Thank you for your thoughts.

MBTcustom
07-15-2015, 03:02 PM
Mix 2lb of Linotype to 15 pounds of roofing lead. Water quench your bullets and try them. They should be just fine. Use a bullet with a wide flat nose on it like the Ranch Dog versions.

This is alloy should be close to 50/50 + a sniff of tin.

ChristopherO
07-16-2015, 10:31 AM
Thanks, Tim. Sounds like a good place to start.
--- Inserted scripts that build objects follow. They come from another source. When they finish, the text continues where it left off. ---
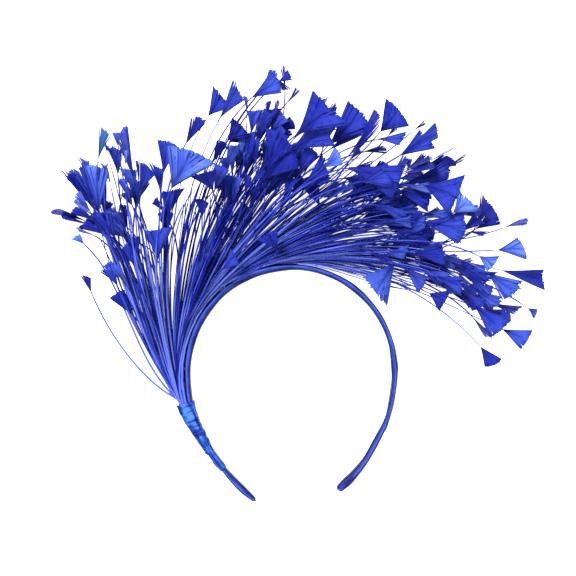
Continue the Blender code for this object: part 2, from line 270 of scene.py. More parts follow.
def straight_rod(sides, lengths, capped=True):
    rod = bmesh.new()
    bmesh.ops.create_cone(
        rod, cap_ends=capped, cap_tris=False, segments=sides, radius1=1, radius2=1, depth=1
    )
    heights = {edge: abs(edge.verts[0].co.z - edge.verts[1].co.z) for edge in rod.edges}
    long_edges = [edge for edge in rod.edges if heights[edge] > HALF_ROD]
    bmesh.ops.subdivide_edges(rod, edges=long_edges, cuts=lengths - 1, use_grid_fill=True)
    bmesh.ops.translate(rod, verts=rod.verts, vec=(0, 0, HALF_ROD))
    bmesh.ops.triangulate(rod, faces=rod.faces)
    rod.verts.index_update()
    places = np.array([vert.co for vert in rod.verts])
    faces = np.array([[vert.index for vert in face.verts] for face in rod.faces])
    rod.free()
    return Rod(places, faces)


# %% Joined copies
def joined(name, faces, copies, **marks):
    """One mesh from copies of a shape, an array of (copy, vertex, xyz), with a number at each
    vertex for each mark."""
    count, each = copies.shape[:2]
    every = faces[None] + each * np.arange(count)[:, None, None]
    mesh = bpy.data.meshes.new(name)
    mesh.from_pydata(copies.reshape(-1, 3).tolist(), [], every.reshape(-1, 3).tolist())
    for mark, values in marks.items():
        attribute = mesh.attributes.new(mark, "FLOAT", "POINT")
        attribute.data.foreach_set("value", np.asarray(values, np.float32).ravel())
    mesh.shade_smooth()
    made = bpy.data.objects.new(name, mesh)
    bpy.context.scene.collection.objects.link(made)
    print(name, "has", len(every.reshape(-1, 3)), "triangles")
    return made


# %% [markdown]
# ## Shader arithmetic
#
# A finish is easier to read as a sum than as a web of nodes. `Wire` stands for one output of a
# node: sums and products of wires add Math nodes, and `node` makes any other node from its type,
# its settings and what goes into its sockets. Some sockets share a name, so those go by number.

# %% The Wire class
MIX_SHARE = 0
MIX_FIRST = 6
MIX_SECOND = 7
MIX_OUT = 2
CLOUD_DETAIL = 3.0
CLOUD_MIDDLE = 0.5


class Wire:
    """One output of a shader node."""

    def __init__(self, tree, socket=None):
        self.tree = tree
        self.socket = socket

    def node(self, kind, settings, sockets, out=0):
        made = self.tree.nodes.new(kind)
        for name, value in settings.items():
            if name == "stops":
                lay_stops(made.color_ramp, value)
            else:
                setattr(made, name, value)
        for name, value in sockets.items():
            self.plug(value, made.inputs[name])
        return Wire(self.tree, made.outputs[out])

    def plug(self, value, socket):
        if isinstance(value, Wire):
            self.tree.links.new(value.socket, socket)
        else:
            socket.default_value = value

    def maths(self, operation, first, second):
        return self.node("ShaderNodeMath", {"operation": operation}, {0: first, 1: second})

    def __add__(self, other):
        return self.maths("ADD", self, other)

    def __sub__(self, other):
        return self.maths("SUBTRACT", self, other)

    def __rsub__(self, other):
        return self.maths("SUBTRACT", other, self)

    def __mul__(self, other):
        return self.maths("MULTIPLY", self, other)

    def __pow__(self, other):
        return self.maths("POWER", self, other)

    __radd__ = __add__
    __rmul__ = __mul__

    def mark(self, name):
        """A number that the mesh holds at each vertex."""
        return self.node("ShaderNodeAttribute", {"attribute_name": name}, {}, out="Fac")

    def noise(self, where, scale, detail):
        return self.node("ShaderNodeTexNoise", {}, {"Vector": where, "Scale": scale, "Detail": detail})

    def clouds(self, scale):
        """Cloudy noise on Object coordinates, with 0 in its middle."""
        where = self.node("ShaderNodeTexCoord", {}, {}, out="Object")
        return self.noise(where, scale, CLOUD_DETAIL) - CLOUD_MIDDLE

    def ramp(self, stops):
        return self.node("ShaderNodeValToRGB", {"stops": stops}, {"Fac": self})

    def between(self, first, second):
        """A colour between two, with this wire as the share of the second."""
        sockets = {MIX_SHARE: self, MIX_FIRST: first, MIX_SECOND: second}
        return self.node("ShaderNodeMix", {"data_type": "RGBA"}, sockets, out=MIX_OUT)


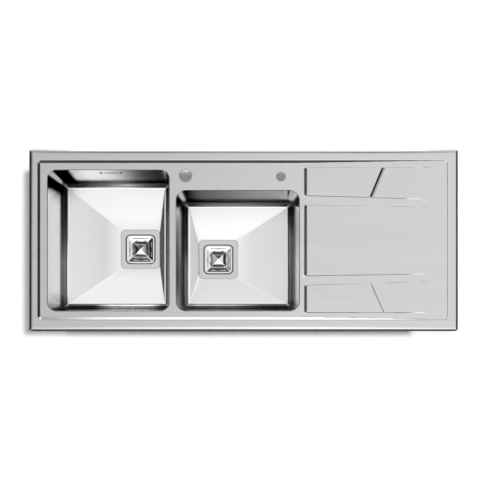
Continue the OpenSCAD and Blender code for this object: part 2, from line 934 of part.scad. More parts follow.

I suspect firm enough to grip the rifling but soft enough for some expansion while penetrating deep.

Larry Gibson
07-16-2015, 11:12 AM
"Now I want to cast for a 45/70 with 405 grain fngc bullets, probably the RCBS .45-405. The plan is to load from 1,500 to 1,800fps to see what I decide on for speed."

ChristopherO

I've been shooting cast bullets out of my 45-70 (Siamese Mauser) at those speeds and higher speeds for 40 years now. I've tried a lot of different alloys with both PB'd and GC'd cast bullets. For the 3 GC'd cast bullets I use (RCBS 45-300-FN, Lyman 457483 & Lee C457-500-FN) an alloy of 16-1 lead - tin has proven the best for velocities up through 1900 ps. The accuracy is excellent and expansion is something to behold as there is no brittleness the alloy since antimony is not present . I'd suggest you buy or scrounge a little tin to mix with your lead and forgo the use of the linotype for something else.

I'm suggesting this as an alternative to Tim's suggestion Tim's is a good suggestion if you don't want to find some tin ad just use what you have.

Larry Gibson

lobogunleather
07-16-2015, 11:29 AM
I have several 5-gallon buckets full of old wheel weights and a couple hundred pounds of linotype metal bought new from a foundry. After considerable experimentation in the 1980's I found that my handgun bullet needs were well served with straight wheel weights, and all of my rifles needs (.30 thru .45 calibers) were met nicely with a 50-50 mix of wheel weights and linotype. This continues to work today just as well as it did 30 years ago. Many thousands of bullets down range, and hundreds of game animals ranging from bunnies to Rocky Mountain elk.

Tatume
07-17-2015, 07:29 AM
If you must use lead and linotype, then five pounds of linotype and 14 pounds of lead will give you about 1% tin, 3% antimony, and a hardness of 12 BHN. This will cast well, shoot well, and if not hardened will expand okay. All of the recipes mentioned so far are worth trying.

44man
07-17-2015, 08:28 AM
I base what I use on what it does to deer and have made boolits too hard. I too love pure with a ML but it just won't shoot from my other guns.
Adding tin will toughen for sure so as long as you take rifling, go for it.
Having shot deer with the 45-70 with 50-50 WW and pure, oven hardened to 20 BHN has shown it did not change expansion and the deer were a mess.
The best I did was to keep my boolits hard and making the nose softer. What I don't like is the little dipper from a shell case, it just does not hold heat to pour good. I still plan on a cast iron dipper as I watch time slip away again.

quilbilly
07-18-2015, 11:51 PM
My favorite alloy is pretty uncomplicated but takes a little patience to put together - 60% pure lead (clean old roofing lead will do) and 40% hard chilled birdshot (mostly coming from garage sales). I add four size 7 tin fishing splitshot (found in Walmart under lead-free sinkers) per 2 pounds of the alloy. Boolits made from this alloy have given me great expansion and penetration with at least 90% weight retention in hunting calibers including 6mm, 257, 7mm, 30 and 338 all at velocities around 2000 FPS.